Wie würdest du deine Einstellung zu Mode bezeichnen oder beschreiben? Hat sie sich im Laufe deines Lebens verändert?
Ich war nie ein „richtiges“ Mädchen. Mit meinem großen Bruder bin ich auf Bäume geklettert und durch die Nachbargärten gestromert. Mit meinem Papa sind wir als Kanuten die wildesten Flüsse gepaddelt und haben in der Wildnis gezeltet. Da hätten Röcke und sonstiger Mädchenkram nur gestört.
Als Teenager in den 80ern lief ich in Jeans, Sweatshirts und Turnschuhen herum – natürlich der angesagten Mode folgend, aber nie übertrieben. Und dabei ist es im Grunde auch geblieben. Modisch bin ich sicher nie aufgefallen als junge Frau. Aber ich habe immer viel Wert darauf gelegt, dass ich mich in meiner Haut und meinen Klamotten wohl fühle.
Ich habe keine Modelmaße, bin ziemlich klein mit kurzen, kräftigen Beinen, da kann man nicht jeden Modetrend mitmachen. Wie gerne hätte ich eine Marlene-Hose getragen, aber die passen mir einfach nicht. Ich weiß noch, wie ich als Teenager unbedingt eine diese total angesagten Vanilia-Hosen haben wollte. Jede erdenkliche Größe habe ich anprobiert, keine hat gepasst. Das war blöd. Aber keine Katastrophe. Eigentlich bin ich froh, dass mir Modetrends nie sehr wichtig waren.
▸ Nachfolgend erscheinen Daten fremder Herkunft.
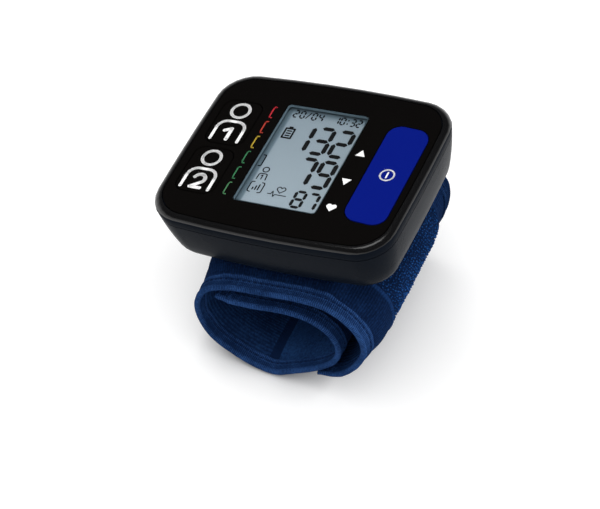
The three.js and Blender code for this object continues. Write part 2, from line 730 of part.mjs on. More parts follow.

Erst mit Mitte 30 fanden Kleider und Röcke den Weg in meinen Kleiderschrank. Heute trage ich gerne Kleider, das überrascht mich manchmal immer noch.
Lieblingsfarbe Rot!
Beruflich war ich zum Glück nie auf Business-Kleidung angewiesen. Ich hatte sicher auch Phasen, in denen die Jeans im Schrank blieb und ich im Hosenanzug ins Büro stapfte. Aber auf Dauer hat sich das nicht durchgesetzt. Das bin ich nicht. Punkt.
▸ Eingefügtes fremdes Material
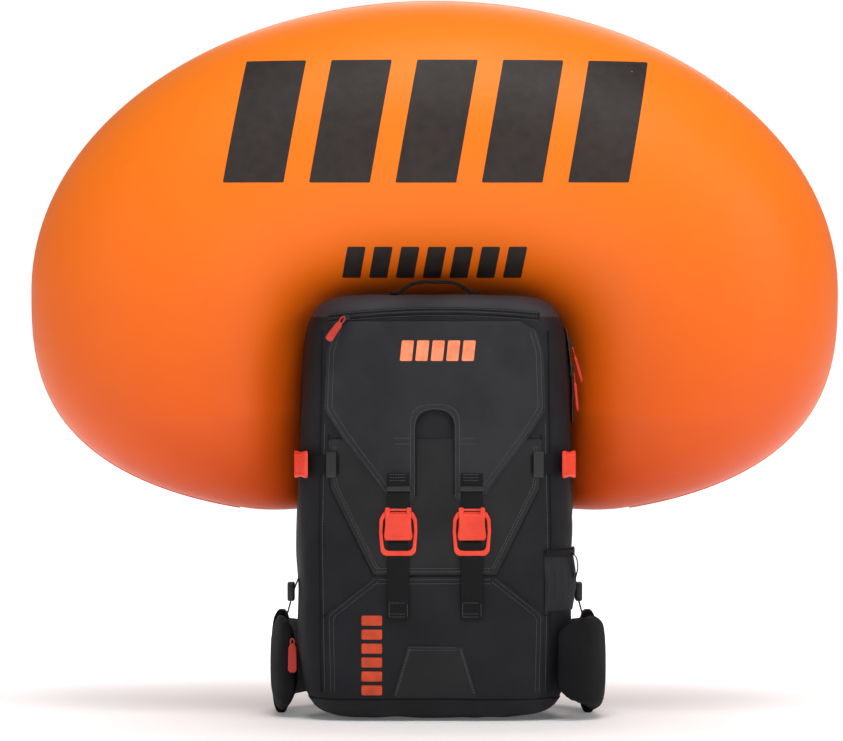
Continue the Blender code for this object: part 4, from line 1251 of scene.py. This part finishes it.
net = stretch_net()
low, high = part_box("mesh_pocket")
bm = bmesh.new()
bmesh.ops.create_grid(bm, x_segments=46, y_segments=40, size=1)
for vert in bm.verts:
    turn = 56 + 42 * (vert.co.x + 1) / 2
    share = (vert.co.y + 1) / 2
    height = low.z + (high.z - low.z) * share
    spot = around_bag(1, turn, turn, height, 0.0, 1)[0]
    fold = 0.0016 * math.sin(
        turn * 1.9 + 2.5 * noise.noise(Vector((turn * 0.15, share * 3, 0)))
    ) * math.sin(math.pi * share)
    belly = 0.0045 * math.sin(math.pi * min(1, share * 1.05)) * math.sin(math.pi * (vert.co.x + 1) / 2) ** 0.5
    inward = (Vector((0, MID_Y, height)) - spot).normalized()
    vert.co = spot - inward * (0.0016 + belly + fold * 0.7)
bmesh.ops.recalc_face_normals(bm, faces=bm.faces)
if sum(face.normal.x * face.calc_area() for face in bm.faces) < 0:
    bmesh.ops.reverse_faces(bm, faces=bm.faces)
pocket = finish_piece("gathered_pocket", bm, net, "pack", ("mesh_pocket",), 0)
give_thickness(pocket, 0.0012, 0.0003, 0.0)
pocket_top = around_bag(1, 56, 98, high.z - 0.001, 0.0032, 24)
web_strap("pocket_binding", pocket_top, width=0.009, thickness=0.0030, across=(0, 0, 1))
loop = [(0.1860, -0.095, 0.229), (0.1935, -0.098, 0.222), (0.1955, -0.099, 0.208), (0.1925, -0.098, 0.194)]
web_strap("pocket_loop", smooth_path(loop, 6), width=0.010, thickness=0.0016, across=(0, 1, 0))


# ------------------------------------------------------------ hip belt

INFLATE_FRAMES = 20
PAD_CAP, LUMBAR_CAP = 0.004, 0.003


def inflate(obj, cap):
    """Fills a closed pad with air by cloth simulation, and lets no point move further than cap."""
    material = obj.data.materials[0]
    remesh = add_modifier(obj, "REMESH", mode="VOXEL", voxel_size=0.0055)
    bpy.context.view_layer.update()
    graph = bpy.context.evaluated_depsgraph_get()
    obj.data = bpy.data.meshes.new_from_object(obj.evaluated_get(graph))
    obj.modifiers.remove(remesh)
    rest = [vert.co.copy() for vert in obj.data.vertices]
    cloth = obj.modifiers.new("Cloth", "CLOTH")
    cloth.settings.use_pressure = True
    cloth.settings.uniform_pressure_force = 4
    cloth.settings.effector_weights.gravity = 0
    scene = bpy.context.scene
    for number in range(1, INFLATE_FRAMES + 1):
        scene.frame_set(number)
    graph = bpy.context.evaluated_depsgraph_get()
    blown = bpy.data.meshes.new_from_object(obj.evaluated_get(graph))
    obj.modifiers.remove(cloth)
    scene.frame_set(1)
    for vert, home in zip(blown.vertices, rest):
        move = vert.co - home
        if move.length > cap:
            vert.co = home + move.normalized() * cap
    blown.materials.clear()
    blown.materials.append(material)
    obj.data = blown
    obj.data.shade_smooth()
    add_modifier(obj, "SMOOTH", factor=0.5, iterations=3)
    add_modifier(obj, "SUBSURF", levels=1, render_levels=1)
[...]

Welche Stilrichtung bevorzugst du? Wie hat sich dein Geschmack im Laufe deines Lebens verändert?
Rückblickend ist es spannend zu sehen, dass sich mein Stil nicht sehr verändert hat, er ist höchstens ein wenig erwachsener geworden, reifer und fraulicher. Die Zeit in Moskau hat mich modisch allerdings sehr beeinflusst. Man fühlt sich permanent underdressed. Die meisten Frauen in Moskau sind sehr attraktiv, immer tadellos gepflegt, oft stark geschminkt, immer adrett gekleidet. Sie stapfen beim Sonntagsspaziergang mit High Heels durch den Wald und auch im tiefsten Winter bleibt der Minirock nicht im Schrank. Da würde keine Frau sonntags im Jogginganzug zum Bäcker rennen. Seither nenne ich auch ein paar schickere Klamotten mein Eigen. Wie lange sie in meinem Schrank verweilen dürfen, weiß ich noch nicht. Istanbul sucht noch seinen Weg in meinen Kleidungsstil.
Katja, Ende 20.
Ich mag einfache Basics, keine wilden Muster. Wickelkleider finde ich toll und raffinierte Schnitte, die erst auf den zweiten Blick auffallen. Pastellfarben stehen mir gar nicht. Gedeckte oder kräftige Farben dürfen es sein. Rot mag ich. Und grün. Grün ist toll!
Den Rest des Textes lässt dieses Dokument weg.